• [GIVEN REQUEST]: Return, word for word, every line that follows.

• [COLLECTED MATERIAL]:
————————
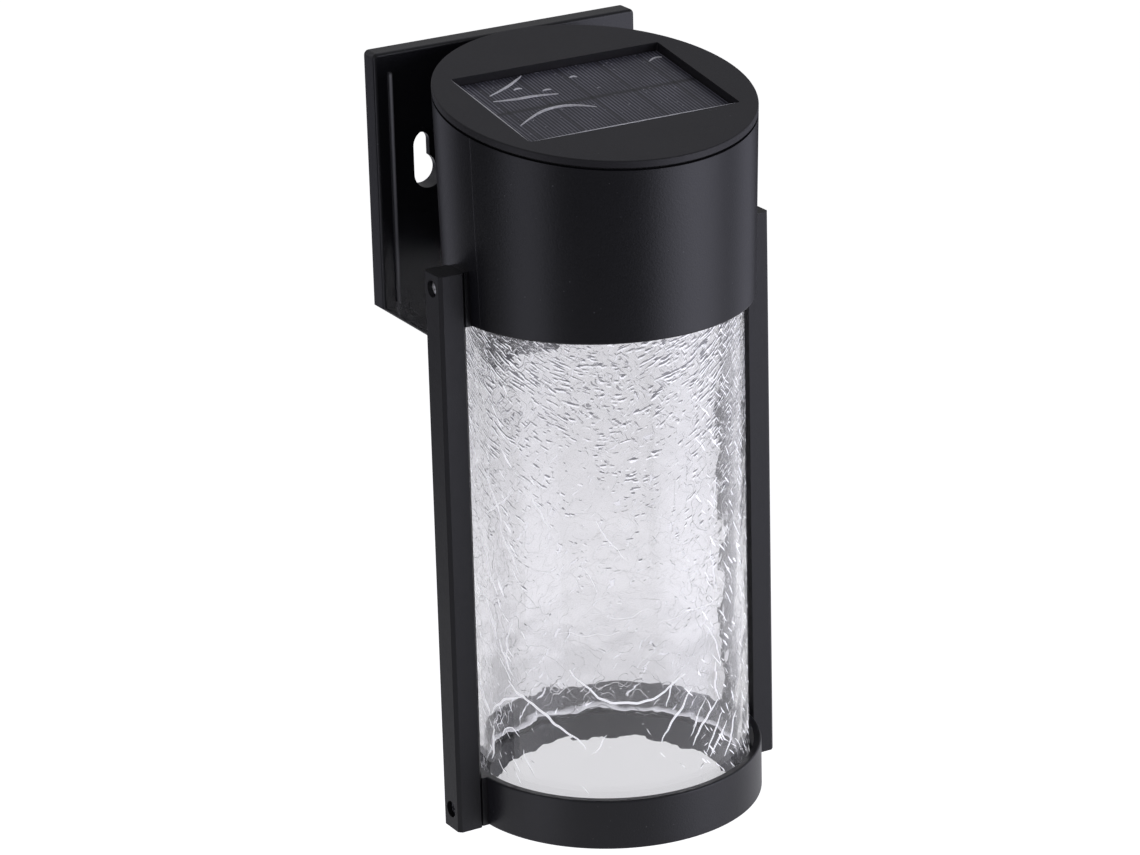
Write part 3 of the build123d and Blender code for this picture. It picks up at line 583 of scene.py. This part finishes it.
def solar_cells(settings, centre, across, along, size):
    """Dark cells with fine light fingers, darker gaps and a dark band halfway."""
    finish = new_finish("solar_cells")
    place = finish.mapped(finish.place(), location=tuple(-c for c in centre))
    u, v = finish.dot(place, across), finish.dot(place, along)
    cell = size[0] / settings.cell_count
    within = finish.maths("PINGPONG", u, cell / 2)
    gap = finish.ridge(within, 0.0007)
    fingers = finish.ridge(finish.maths("PINGPONG", u + 0.0002, settings.finger_pitch / 2), 0.0004)
    halfway = finish.ridge(v - 0.001, 0.0018)
    patch = finish.noise(place, 0.016, 3.0)
    grain = finish.noise(place, 0.0007, 2.0)
    cells = finish.blend(patch, shade(settings.cell_colour, 0.75), tuple(settings.cell_colour))
    striped = finish.blend(fingers * 0.9 * patch, cells, (0.34, 0.34, 0.42))
    banded = finish.blend(finish.clamped(gap * 0.7 + halfway * 0.8), striped, (0.010, 0.010, 0.012))
    rimward = finish.ridge(size[1] / 2 - finish.maths("ABSOLUTE", v), 0.007)
    speck = finish.step(
        finish.noise(finish.mapped(place, (0.4, 0, 0)), 0.0014, 2.0) + 0.06 * rimward, 0.70, 0.74)
    return finish.surface(
        Base_Color=finish.blend(speck * 0.7, banded, (0.42, 0.42, 0.46)),
        Roughness=0.30 + 0.25 * grain,
        Specular_IOR_Level=0.3,
        Normal=finish.bump(grain + 2 * patch, 0.00004),
        Coat_Weight=0.1,
        Coat_Roughness=0.18,
    )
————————
• [SOLUTION TO THE PROBLEM]:
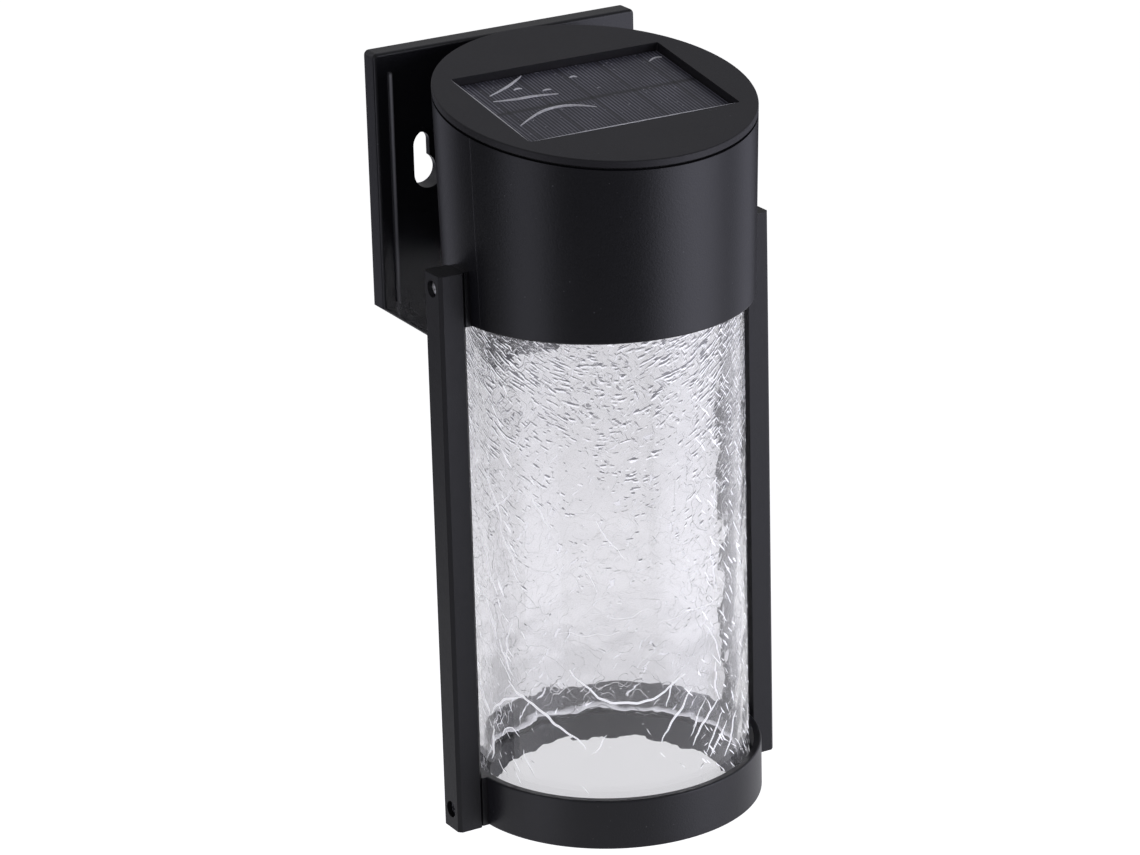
Write part 3 of the build123d and Blender code for this picture. It picks up at line 583 of scene.py. This part finishes it.
def solar_cells(settings, centre, across, along, size):
    """Dark cells with fine light fingers, darker gaps and a dark band halfway."""
    finish = new_finish("solar_cells")
    place = finish.mapped(finish.place(), location=tuple(-c for c in centre))
    u, v = finish.dot(place, across), finish.dot(place, along)
    cell = size[0] / settings.cell_count
    within = finish.maths("PINGPONG", u, cell / 2)
    gap = finish.ridge(within, 0.0007)
    fingers = finish.ridge(finish.maths("PINGPONG", u + 0.0002, settings.finger_pitch / 2), 0.0004)
    halfway = finish.ridge(v - 0.001, 0.0018)
    patch = finish.noise(place, 0.016, 3.0)
    grain = finish.noise(place, 0.0007, 2.0)
    cells = finish.blend(patch, shade(settings.cell_colour, 0.75), tuple(settings.cell_colour))
    striped = finish.blend(fingers * 0.9 * patch, cells, (0.34, 0.34, 0.42))
    banded = finish.blend(finish.clamped(gap * 0.7 + halfway * 0.8), striped, (0.010, 0.010, 0.012))
    rimward = finish.ridge(size[1] / 2 - finish.maths("ABSOLUTE", v), 0.007)
    speck = finish.step(
        finish.noise(finish.mapped(place, (0.4, 0, 0)), 0.0014, 2.0) + 0.06 * rimward, 0.70, 0.74)
    return finish.surface(
        Base_Color=finish.blend(speck * 0.7, banded, (0.42, 0.42, 0.46)),
        Roughness=0.30 + 0.25 * grain,
        Specular_IOR_Level=0.3,
        Normal=finish.bump(grain + 2 * patch, 0.00004),
        Coat_Weight=0.1,
        Coat_Roughness=0.18,
    )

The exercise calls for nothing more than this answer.